Solar Installation Permits


Thinking about installing solar on your rooftop or elsewhere on your property?

Nixa Utilities is here to assist. We’ve put together a checklist for customers considering private solar energy to help you understand private solar energy options, and decide whether solar ownership may be right for you.

To complete a permit application for solar, you will need to first review our solar guidelines information and complete a net metering form.

Ready to Apply for Your Solar Permit?

If you’re ready to apply for a permit to add solar panels to any residential or commercial property, visit myNixa to begin your application.

Things to consider before beginning your solar installation project:

General Considerations

Know the Net Metering Policy: Missouri’s “Net Metering and Easy Connection Act”, passed in 2007, requires Nixa Electric, and all Missouri electric utilities, to allow customers who also generate electricity from renewable sources (solar, wind, etc.), to connect to their distribution system. Contact us if you will remain connected to the grid for some of your electricity during any part of the day, an interconnection agreement with Nixa Electric is required for safety and reliability purposes. Contact us at 417-725-5850 before you buy or install solar panels to ensure your new system meets these requirements.

Talk with Nixa Electric about any cost assumptions you’re using. Understand the costs, savings, and payback. Know the projected payback costs before committing to your project. Look at your electric bill and calculate how much you are likely to save by producing your own solar electricity vs. the cost of the solar installation and how long your payback might be. We can assist you in this process by providing your historical monthly usage so you can predict the savings over time.

Leasing vs. Buying: Be sure you fully understand the costs and risks of buying vs. leasing. For example, you may not be able to transfer leased rooftop solar panels when you sell your home, especially if the new owner doesn’t want them.

Efficiency First: Before installing solar panels on your roof, consider making your home as energy-efficient as possible. The more energy-efficient your home, the less solar you might want to install.

Cost Considerations

  • What assumptions regarding utility costs were used when determining life‐cycle benefits of the installation?
  • What assumptions regarding terms of net metering were used in determining life‐cycle benefits of the installation?
  • What rate will be credited (through net metering) by the local utility for excess electricity generated to the grid?
  • What federal or state financial incentives/subsidies are available to help with the cost of a system?

Selecting a dealer/installer considerations

  • Select a reputable, professional contractor with experience installing solar PV systems.
  • It’s a good idea to get more than one bid for a project.
  • How many years of experience does the company have installing solar PV systems?
  • Has the company installed electric grid‐connected PV systems? If not, has it installed electric grid‐independent (stand‐alone) PV systems?
  • Is the company properly licensed?
  • Does the company have any pending or active judgments or liens against it?

Leasing Considerations

  • What is the installed cost comparison between leasing vs. owning?
  • Can you buy the system before the end of the lease term?
  • Who owns the system at the end of the lease?
  • Who owns any renewable energy credits associated with the system?
  • Who pays to remove it and repair the roof at the end of the lease?
  • Who pays taxes on it, including any increase in property taxes?
  • If you decide to sell your property, what happens to the lease and installation?
  • If there are damages to the system or a catastrophic loss, who pays for repair?

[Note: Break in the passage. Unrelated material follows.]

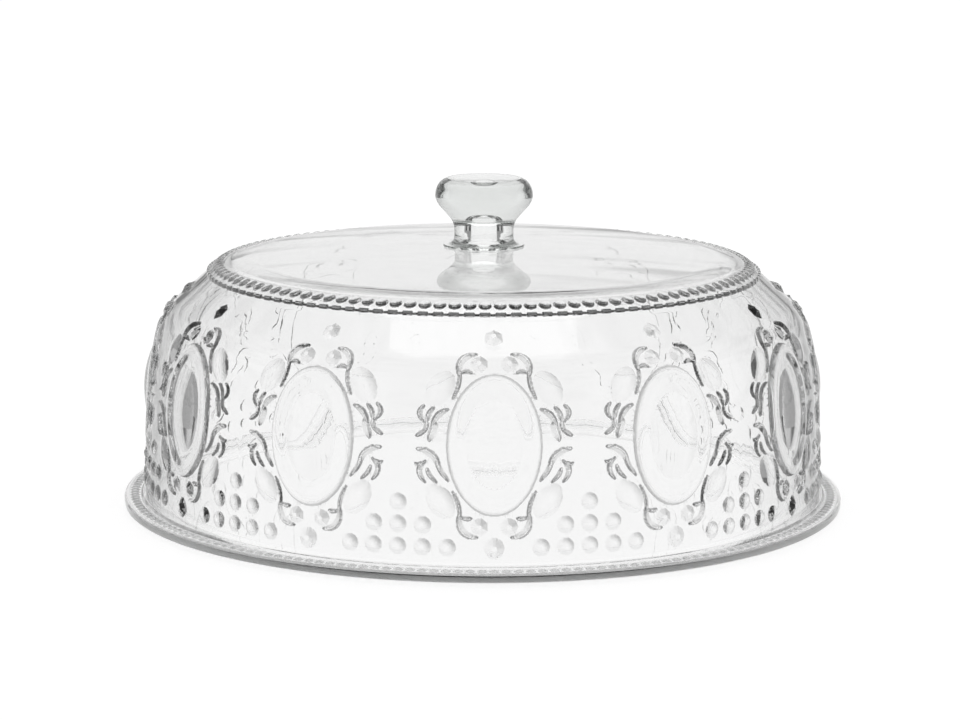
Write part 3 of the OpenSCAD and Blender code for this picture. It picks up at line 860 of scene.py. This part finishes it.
# %% Light
def soft_box(name, at, size, power):
    data = bpy.data.lights.new(name, "AREA")
    data.shape, data.size, data.size_y, data.energy = "RECTANGLE", size[0], size[1], power
    obj = bpy.data.objects.new(name, data)
    bpy.context.scene.collection.objects.link(obj)
    obj.location = at
    obj.rotation_euler = (Vector((0, 0, 0.06)) - Vector(at)).to_track_quat("-Z", "Y").to_euler()
    print(name + ":", power, "W at", at)


soft_box("soft box above", at=(0.0, 0.0, 2.4), size=(1.6, 1.6), power=6.0)

# %% [markdown]
# ## The camera
# It stands 1.41 m away and 0.32 m up, looks 10.4 degrees down, and is turned by a quarter of a
# degree about its own line of sight, as the level lines of the picture show.

# %% Camera
# The focal length and the sideways shift of the object's axis are read in pixels of the photo
PICTURE_WIDTH, FOCAL, SHIFT = 960, 3125.7, 3.36
AWAY, UP = 1.4143, 0.32475
SWING, PITCH, ROLL = math.radians(1.8), math.radians(10.391), math.radians(0.255)


def camera():
    data = bpy.data.cameras.new("camera")
    data.sensor_width = 36.0
    data.lens = FOCAL / PICTURE_WIDTH * data.sensor_width
    data.clip_start, data.clip_end = 0.05, 100
    cam = bpy.data.objects.new("camera", data)
    bpy.context.scene.collection.objects.link(cam)
    bpy.context.scene.camera = cam
    cam.location = (-AWAY * math.sin(SWING), -AWAY * math.cos(SWING), UP)
    yaw = math.atan(SHIFT / FOCAL)
    turn = Matrix.Rotation(-SWING + yaw, 4, "Z") @ Matrix.Rotation(math.pi / 2 - PITCH, 4, "X")
    cam.rotation_euler = (turn @ Matrix.Rotation(ROLL, 4, "Z")).to_euler()
    print("camera at", tuple(round(x, 4) for x in cam.location), "with a %.1f mm lens" % data.lens)


camera()

# %% Render settings that belong to the scene
scene = bpy.context.scene
scene.view_settings.view_transform = "Standard"
scene.cycles.max_bounces = 24
scene.cycles.transmission_bounces = 24
scene.cycles.glossy_bounces = 14
scene.cycles.diffuse_bounces = 3
scene.cycles.caustics_reflective = True
scene.cycles.caustics_refractive = True
scene.cycles.blur_glossy = 0.5
scene.cycles.sample_clamp_indirect = 3.0
print("bounces:", scene.cycles.max_bounces, "and", scene.cycles.glossy_bounces, "glossy")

Other Considerations (Warranty, Insurance, Maintenance, etc.)

  • Is your home or business a good place for a solar PV system?
  • Does the site provide clear, unobstructed access to the sun’s rays for most of the day allyear around?
  • Is the site free from tree shading, nearby buildings or other obstructions?
  • Does your roof contain a large enough area for the system?
  • Who is responsible for obtaining permits and authorizations?
  • Who is responsible for post‐installation roof inspection and repair?
  • Who is responsible should there be any structural damage caused by the installation?
  • Who is responsible for any ceiling damage caused by the installation?
  • Who is responsible should there be any injuries to the crew or public during installation?
  • Are there any homeowner’s association covenants or restrictions regarding installing a rooftop solar system?
  • Who is responsible for removal and reinstallation of the system when your roof needs to be replaced or repaired?
  • What are the terms of the warranty of the system?
  • What is the process to make repairs under the warranty? Does the homeowner coordinate repairs or the installer/dealer?
  • What are the consequences if there is a warranty issue and the installer goes out of business?
  • What are the consequences if there is a hardware warranty issue and the hardware manufacturer goes out of business?
  • Who is responsible for the lien disclosure, if any?
  • What are the insurance requirements to have a system on your home?
  • Who is responsible for fulfilling applicable electric codes for existing/new wiring?
  • What is the process if the installer or inspector needs access to your home?
  • Who is responsible for ensuring the installation meets any applicable fire department policies?
  • Who is responsible for ongoing maintenance and what are the maintenance standards?
  • Who controls the customer data derived from the installation?